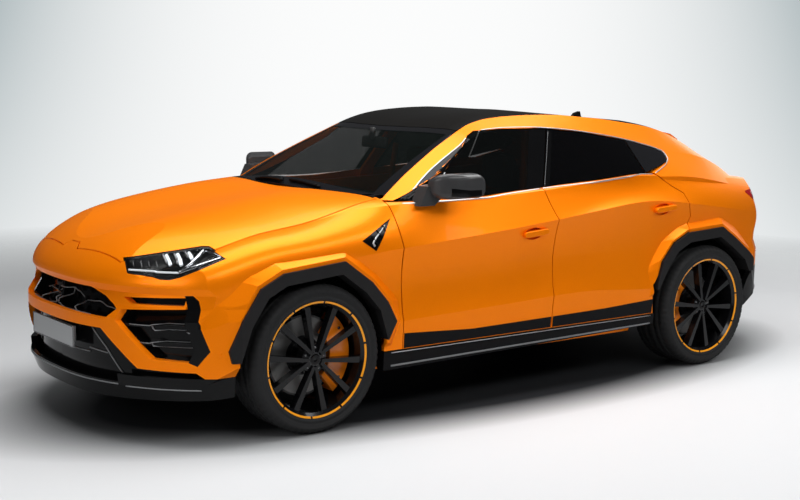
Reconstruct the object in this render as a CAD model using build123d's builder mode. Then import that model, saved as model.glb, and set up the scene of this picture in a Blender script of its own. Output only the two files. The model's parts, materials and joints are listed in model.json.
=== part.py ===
"""A five-door sports utility vehicle, built as separate panels, glass, running gear and cabin.

Frame: +X forward, +Y to the car's left, +Z up, millimetres.
Origin: on the ground, on the centre plane, half way along the car.
"""

from build123d import *
import math
import os

os.makedirs("parts", exist_ok=True)

# ---------------------------------------------------------------- driving dimensions
WHEELBASE = 3003.0
FRONT_OVERHANG = 1030.0
REAR_OVERHANG = 1079.0
HALF_WIDTH = 1008.0  # to the outside of the arch trims
HALF_BODY = 985.0  # to the widest crease of the doors
ROOF_Z = 1638.0
BELT_Z = 1180.0  # belt line at the middle of the doors
SILL_Z = 290.0  # underside of the door sills

SKIN = 25.0  # hood, bumper and fender panels
FRAME_WALL = 45.0  # body side frame
ROOF_WALL = 30.0
GLASS = 5.0
GLASS_INSET = 3.0  # glass lies this far under the surface of the frame round it
SHUT_GAP = 6.0  # between panels that open
SEAT_GAP = 0.3  # between pieces that are clipped or bonded to each other

DOOR_INNER_Y = 850.0  # inner face of the doors
DOOR_BOTTOM_Z = 385.0
HINGE_SETBACK = 80.0  # hinge axis behind the door's leading edge
HINGE_INSET = 35.0  # hinge axis in from HALF_BODY
EDGE_FLANGE = 8.0  # panel edges at the shut lines
EDGE_REBATE = 14.0
FRAME_IN_Y = 735.0  # cabin side of the door posts
FRAME_OUT_Y = 785.0

FRONT_TYRE_D = 784.0
REAR_TYRE_D = 780.0
FRONT_TYRE_W = 285.0
REAR_TYRE_W = 300.0
FRONT_TRACK = 1695.0
REAR_TRACK = 1710.0
RIM_R = 306.0  # outside of the rim's flange
BEAD_R = 292.0  # where the tyre sits
RIM_WALL = 12.0
DISC_R = 215.0
DISC_T = 36.0
HUB_R = 75.0
AXLE_R = 30.0
BEARING_GAP = 0.05
KINGPIN_INSET = 70.0  # steering axis inside the wheel's middle plane

TRIM_WIDTH = 64.0  # of the arch trims, seen from the side
FLOOR_Z = 235.0
FLOOR_T = 60.0

LENGTH = WHEELBASE + FRONT_OVERHANG + REAR_OVERHANG
NOSE = LENGTH / 2
TAIL = -LENGTH / 2
FRONT_AXLE = NOSE - FRONT_OVERHANG
REAR_AXLE = TAIL + REAR_OVERHANG
FRONT_AXLE_Z = FRONT_TYRE_D / 2
REAR_AXLE_Z = REAR_TYRE_D / 2
FRONT_WHEEL_Y = FRONT_TRACK / 2
REAR_WHEEL_Y = REAR_TRACK / 2
FAR = 3000.0  # past everything


def front(dx):
    """A place along the car, measured from the front axle."""
    return FRONT_AXLE + dx


def rear(dx):
    """A place along the car, measured from the rear axle."""
    return REAR_AXLE + dx


# ---------------------------------------------------------------- body lines
# Each row: place along the car, how far in from HALF_BODY, height. Tail to nose.
CROWN = [
    (rear(-1123), BELT_Z - 50), (rear(-823), BELT_Z - 30), (rear(0), BELT_Z + 20),
    (rear(677), BELT_Z), (front(-926), BELT_Z), (front(-326), BELT_Z + 22),
    (front(0), BELT_Z - 10), (front(274), BELT_Z - 50), (front(534), BELT_Z - 98),
    (front(724), BELT_Z - 150), (front(894), BELT_Z - 222), (front(1074), BELT_Z - 330),
]
RIDGE = [
    (rear(-1123), 485, BELT_Z - 60), (rear(-823), 465, BELT_Z - 30), (rear(0), 425, BELT_Z + 20),
    (rear(677), 425, BELT_Z), (front(-926), 425, BELT_Z), (front(-376), 425, BELT_Z + 28),
    (front(0), 430, BELT_Z - 5), (front(274), 445, BELT_Z - 45), (front(534), 470, BELT_Z - 97),
    (front(724), 500, BELT_Z - 160), (front(894), 540, BELT_Z - 240), (front(1074), 590, BELT_Z - 350),
]
EDGE = [
    (rear(-1123), 285, BELT_Z - 90), (rear(-823), 245, BELT_Z - 50), (rear(-423), 185, BELT_Z + 10),
    (rear(0), 135, BELT_Z + 30), (rear(517), 100, BELT_Z + 65), (rear(1297), 87, BELT_Z + 16),
    (front(-1186), 85, BELT_Z - 12), (front(-576), 87, BELT_Z - 20), (front(-426), 135, BELT_Z - 30),
    (front(0), 180, BELT_Z - 105), (front(350), 185, BELT_Z - 158), (front(534), 215, BELT_Z - 215),
    (front(724), 285, BELT_Z - 285), (front(894), 345, BELT_Z - 370), (front(1074), 385, BELT_Z - 470),
]
CREST = [
    (rear(-1123), 225, BELT_Z - 180), (rear(-823), 165, BELT_Z - 140), (rear(-423), 95, BELT_Z - 100),
    (rear(0), 50, BELT_Z - 80), (rear(517), 35, BELT_Z - 70), (rear(1297), 35, BELT_Z - 100),
    (front(-1186), 35, BELT_Z - 130), (front(-576), 35, BELT_Z - 145), (front(-426), 40, BELT_Z - 150),
    (front(0), 40, BELT_Z - 195), (front(350), 50, BELT_Z - 235), (front(534), 85, BELT_Z - 280),
    (front(724), 145, BELT_Z - 330), (front(894), 205, BELT_Z - 400), (front(1074), 265, BELT_Z - 500),
]
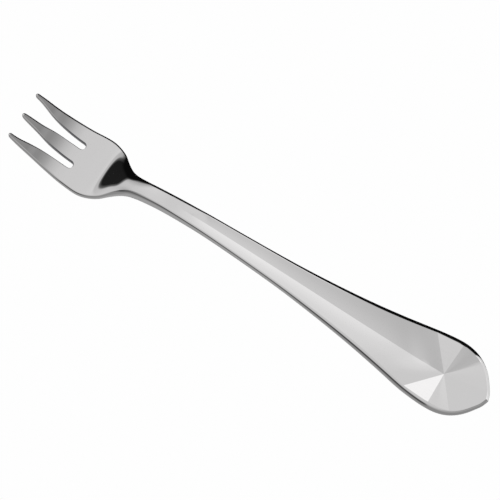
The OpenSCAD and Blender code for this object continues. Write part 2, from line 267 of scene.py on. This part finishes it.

Your objective | Write the material out exactly, with nothing left out.

Complete response |
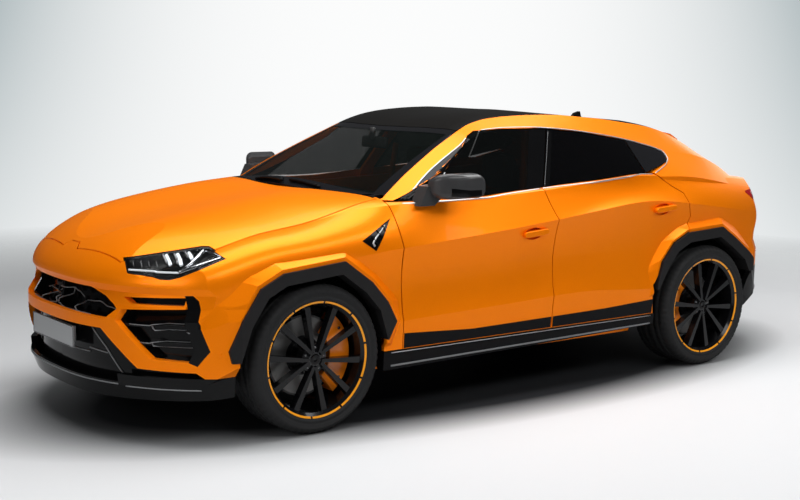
Reconstruct the object in this render as a CAD model using build123d's builder mode. Then import that model, saved as model.glb, and set up the scene of this picture in a Blender script of its own. Output only the two files. The model's parts, materials and joints are listed in model.json.
=== part.py ===
"""A five-door sports utility vehicle, built as separate panels, glass, running gear and cabin.

Frame: +X forward, +Y to the car's left, +Z up, millimetres.
Origin: on the ground, on the centre plane, half way along the car.
"""

from build123d import *
import math
import os

os.makedirs("parts", exist_ok=True)

# ---------------------------------------------------------------- driving dimensions
WHEELBASE = 3003.0
FRONT_OVERHANG = 1030.0
REAR_OVERHANG = 1079.0
HALF_WIDTH = 1008.0  # to the outside of the arch trims
HALF_BODY = 985.0  # to the widest crease of the doors
ROOF_Z = 1638.0
BELT_Z = 1180.0  # belt line at the middle of the doors
SILL_Z = 290.0  # underside of the door sills

SKIN = 25.0  # hood, bumper and fender panels
FRAME_WALL = 45.0  # body side frame
ROOF_WALL = 30.0
GLASS = 5.0
GLASS_INSET = 3.0  # glass lies this far under the surface of the frame round it
SHUT_GAP = 6.0  # between panels that open
SEAT_GAP = 0.3  # between pieces that are clipped or bonded to each other

DOOR_INNER_Y = 850.0  # inner face of the doors
DOOR_BOTTOM_Z = 385.0
HINGE_SETBACK = 80.0  # hinge axis behind the door's leading edge
HINGE_INSET = 35.0  # hinge axis in from HALF_BODY
EDGE_FLANGE = 8.0  # panel edges at the shut lines
EDGE_REBATE = 14.0
FRAME_IN_Y = 735.0  # cabin side of the door posts
FRAME_OUT_Y = 785.0

FRONT_TYRE_D = 784.0
REAR_TYRE_D = 780.0
FRONT_TYRE_W = 285.0
REAR_TYRE_W = 300.0
FRONT_TRACK = 1695.0
REAR_TRACK = 1710.0
RIM_R = 306.0  # outside of the rim's flange
BEAD_R = 292.0  # where the tyre sits
RIM_WALL = 12.0
DISC_R = 215.0
DISC_T = 36.0
HUB_R = 75.0
AXLE_R = 30.0
BEARING_GAP = 0.05
KINGPIN_INSET = 70.0  # steering axis inside the wheel's middle plane

TRIM_WIDTH = 64.0  # of the arch trims, seen from the side
FLOOR_Z = 235.0
FLOOR_T = 60.0

LENGTH = WHEELBASE + FRONT_OVERHANG + REAR_OVERHANG
NOSE = LENGTH / 2
TAIL = -LENGTH / 2
FRONT_AXLE = NOSE - FRONT_OVERHANG
REAR_AXLE = TAIL + REAR_OVERHANG
FRONT_AXLE_Z = FRONT_TYRE_D / 2
REAR_AXLE_Z = REAR_TYRE_D / 2
FRONT_WHEEL_Y = FRONT_TRACK / 2
REAR_WHEEL_Y = REAR_TRACK / 2
FAR = 3000.0  # past everything


def front(dx):
    """A place along the car, measured from the front axle."""
    return FRONT_AXLE + dx


def rear(dx):
    """A place along the car, measured from the rear axle."""
    return REAR_AXLE + dx


# ---------------------------------------------------------------- body lines
# Each row: place along the car, how far in from HALF_BODY, height. Tail to nose.
CROWN = [
    (rear(-1123), BELT_Z - 50), (rear(-823), BELT_Z - 30), (rear(0), BELT_Z + 20),
    (rear(677), BELT_Z), (front(-926), BELT_Z), (front(-326), BELT_Z + 22),
    (front(0), BELT_Z - 10), (front(274), BELT_Z - 50), (front(534), BELT_Z - 98),
    (front(724), BELT_Z - 150), (front(894), BELT_Z - 222), (front(1074), BELT_Z - 330),
]
RIDGE = [
    (rear(-1123), 485, BELT_Z - 60), (rear(-823), 465, BELT_Z - 30), (rear(0), 425, BELT_Z + 20),
    (rear(677), 425, BELT_Z), (front(-926), 425, BELT_Z), (front(-376), 425, BELT_Z + 28),
    (front(0), 430, BELT_Z - 5), (front(274), 445, BELT_Z - 45), (front(534), 470, BELT_Z - 97),
    (front(724), 500, BELT_Z - 160), (front(894), 540, BELT_Z - 240), (front(1074), 590, BELT_Z - 350),
]
EDGE = [
    (rear(-1123), 285, BELT_Z - 90), (rear(-823), 245, BELT_Z - 50), (rear(-423), 185, BELT_Z + 10),
    (rear(0), 135, BELT_Z + 30), (rear(517), 100, BELT_Z + 65), (rear(1297), 87, BELT_Z + 16),
    (front(-1186), 85, BELT_Z - 12), (front(-576), 87, BELT_Z - 20), (front(-426), 135, BELT_Z - 30),
    (front(0), 180, BELT_Z - 105), (front(350), 185, BELT_Z - 158), (front(534), 215, BELT_Z - 215),
    (front(724), 285, BELT_Z - 285), (front(894), 345, BELT_Z - 370), (front(1074), 385, BELT_Z - 470),
]
CREST = [
    (rear(-1123), 225, BELT_Z - 180), (rear(-823), 165, BELT_Z - 140), (rear(-423), 95, BELT_Z - 100),
    (rear(0), 50, BELT_Z - 80), (rear(517), 35, BELT_Z - 70), (rear(1297), 35, BELT_Z - 100),
    (front(-1186), 35, BELT_Z - 130), (front(-576), 35, BELT_Z - 145), (front(-426), 40, BELT_Z - 150),
    (front(0), 40, BELT_Z - 195), (front(350), 50, BELT_Z - 235), (front(534), 85, BELT_Z - 280),
    (front(724), 145, BELT_Z - 330), (front(894), 205, BELT_Z - 400), (front(1074), 265, BELT_Z - 500),
]
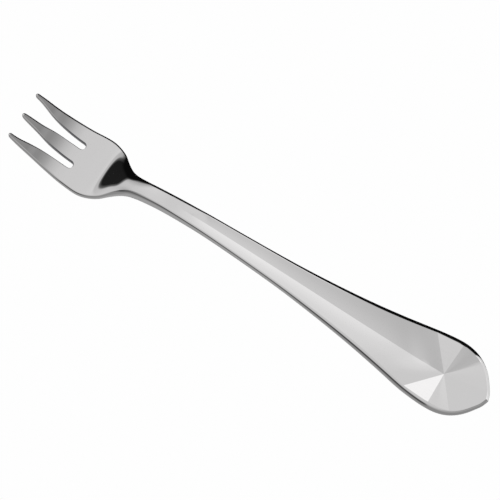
The OpenSCAD and Blender code for this object continues. Write part 2, from line 267 of scene.py on. This part finishes it.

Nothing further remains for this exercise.